A keyboard is the device most commonly used for writing via computer. Each key is associated with a standard code which the keyboard sends to the computer when it is pressed. By using a combination of alphabetic keys with modifier keys such as Ctrl, Alt, Shift and AltGr, various character codes are generated and sent to the CPU. The operating system intercepts and converts those signals to the appropriate characters based on the keyboard layout and input method, and then delivers those converted codes and characters to the running application software, which in turn looks up the appropriate glyph in the currently used font file, and requests the operating system to draw these on the screen.

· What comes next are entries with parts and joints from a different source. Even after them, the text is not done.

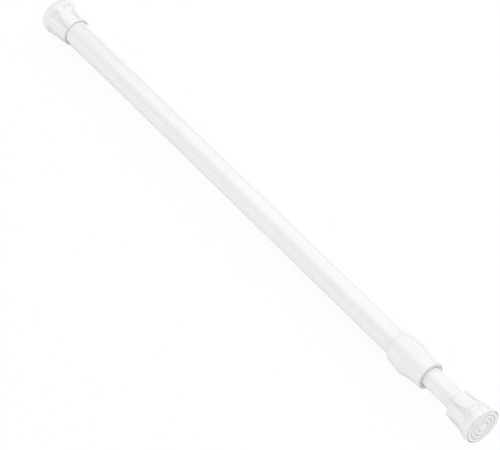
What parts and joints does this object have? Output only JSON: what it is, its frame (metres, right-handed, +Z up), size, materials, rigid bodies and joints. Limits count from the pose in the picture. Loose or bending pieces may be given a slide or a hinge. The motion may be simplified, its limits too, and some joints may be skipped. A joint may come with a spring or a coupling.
{
  "type": "spring tension rod",
  "caption": "Telescopic tension rod with fluted round end caps, ringed feet, a barrel collar, a twist lock and an inner compression spring.",
  "frame": {"origin": "centre of the fixed end's ringed foot face, where it bears on the wall", "axes": "+X along the rod from the fixed foot to the sliding foot, +Z up as the rod hangs level between two walls"},
  "size_m": [0.408, 0.023, 0.023],
  "materials": {
    "coated_tube": "smooth white powder coat, satin gloss",
    "cap_plastic": "white moulded plastic, semi-gloss",
    "collar_plastic": "white moulded plastic, semi-gloss",
    "foot_pad": "soft white rubber, matte",
    "guide_nylon": "natural nylon, matte",
    "lock_nylon": "natural nylon, matte",
    "plated_steel": "bright zinc plate",
    "spring_steel": "drawn spring wire"
  },
  "bodies": {
    "outer": {"fixed_end_pad": "foot_pad", "fixed_end_cap": "cap_plastic", "outer_tube": "coated_tube", "joint_collar": "collar_plastic", "collar_guide_ring": "guide_nylon"},
    "slider": {"slide_ring": "lock_nylon"},
    "inner": {"inner_tube": "coated_tube", "guide_bush": "guide_nylon", "spring_stop": "guide_nylon", "compression_spring": "spring_steel", "cap_adapter": "collar_plastic", "sliding_end_cap": "cap_plastic", "sliding_end_pad": "foot_pad"},
    "lock": {"lock_sleeve": "lock_nylon", "jaw_ring": "spring_steel"},
    "spindle": {"spindle": "plated_steel", "spindle_end_stop": "plated_steel", "thrust_washer": "plated_steel", "spring_seat": "guide_nylon", "spring_washer": "plated_steel"},
    "wedge": {"wedge_nut": "lock_nylon"}
  },
  "joints": [
    {"name": "length_slide", "type": "slide", "parent": "outer", "child": "slider", "axis": [1, 0, 0], "range_m": [-0.024, 0.22]},
    {"name": "lock_twist", "type": "hinge", "parent": "slider", "child": "inner", "pos_m": [0.0964, 0, 0], "axis": [1, 0, 0], "range_deg": [0, 720]},
    {"name": "spring_press", "type": "slide", "parent": "slider", "child": "lock", "axis": [1, 0, 0], "range_m": [0, 0.018], "stiffness_N_per_m": 1200, "springref_m": -0.01, "deforming": ["compression_spring"]},
    {"name": "spindle_turn", "type": "hinge", "parent": "lock", "child": "spindle", "pos_m": [0.06, 0, 0], "axis": [1, 0, 0], "range_deg": [0, 720]},
    {"name": "wedge_travel", "type": "slide", "parent": "lock", "child": "wedge", "axis": [1, 0, 0], "range_m": [-0.0016, 0]}
  ],
  "couplings": [
    {"joint": "spindle_turn", "follows": "lock_twist", "ratio": 1},
    {"joint": "wedge_travel", "follows": "lock_twist", "m_per_rad": -0.000127}
  ]
}
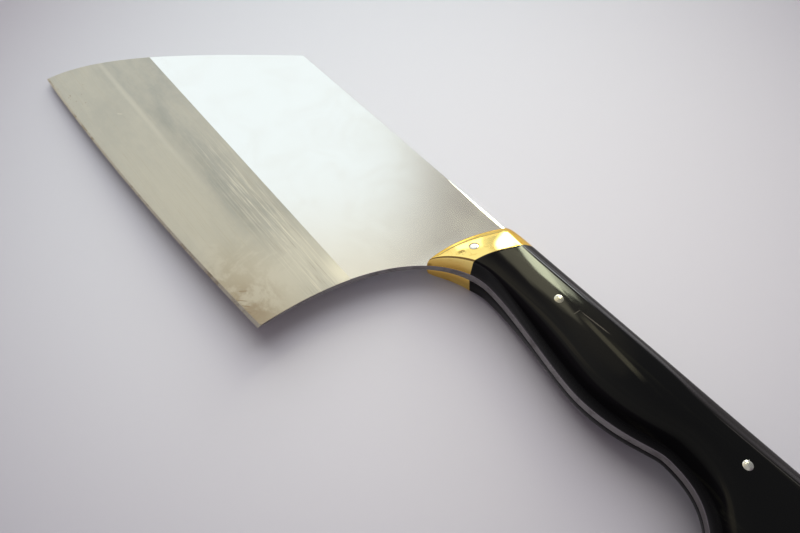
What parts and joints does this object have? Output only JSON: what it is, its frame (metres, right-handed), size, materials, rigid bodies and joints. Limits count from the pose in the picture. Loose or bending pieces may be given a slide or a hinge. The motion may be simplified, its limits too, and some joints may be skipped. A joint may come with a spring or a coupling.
{
  "type": "chinese cleaver",
  "caption": "Broad raked cleaver blade ground thin below a bright flat, with a full tang, brass bolsters and riveted black scales that end in a hooked pommel",
  "frame": {"origin": "the middle of the overall box, on the mid-plane of the steel", "axes": "+X from the blade's toe towards the butt, +Y from the cutting edge towards the spine, +Z through the thickness towards the left side, which the picture shows"},
  "size_m": [0.3579, 0.1053, 0.0234],
  "materials": {
    "steel": "polished flats over a wide matt grind with lengthwise scratches",
    "brass": "polished, slightly dulled",
    "horn": "polished black horn",
    "pin_steel": "polished"
  },
  "bodies": {
    "root": {"blade": "steel", "bolster_left": "brass", "bolster_right": "brass", "bolster_pin": "pin_steel", "scale_left": "horn", "scale_right": "horn", "front_handle_pin": "pin_steel", "rear_handle_pin": "pin_steel"}
  },
  "joints": []
}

In computers and telecommunication systems, graphemes and other grapheme-like units that are required for text processing are represented by "characters" that typically manifest in encoded form. For technical aspects of computer support for various writing systems, see Universal Character Set, CJK (Chinese, Japanese, Korean) and Bi-directional text, as well as Category: Character encoding. 
 
 

Historical significance of writing systems.

 

Historians draw a distinction between prehistory and history, with history defined by the advent of writing. The cave paintings and petroglyphs of prehistoric peoples can be considered precursors of writing, but are not considered writing because they did not represent language directly.

Writing systems always develop and change based on the needs of the people who use them. Sometimes the shape, orientation and meaning of individual signs also changes over time. By tracing the development of a script it is possible to learn about the needs of the people who used the script as well as how it changed over time.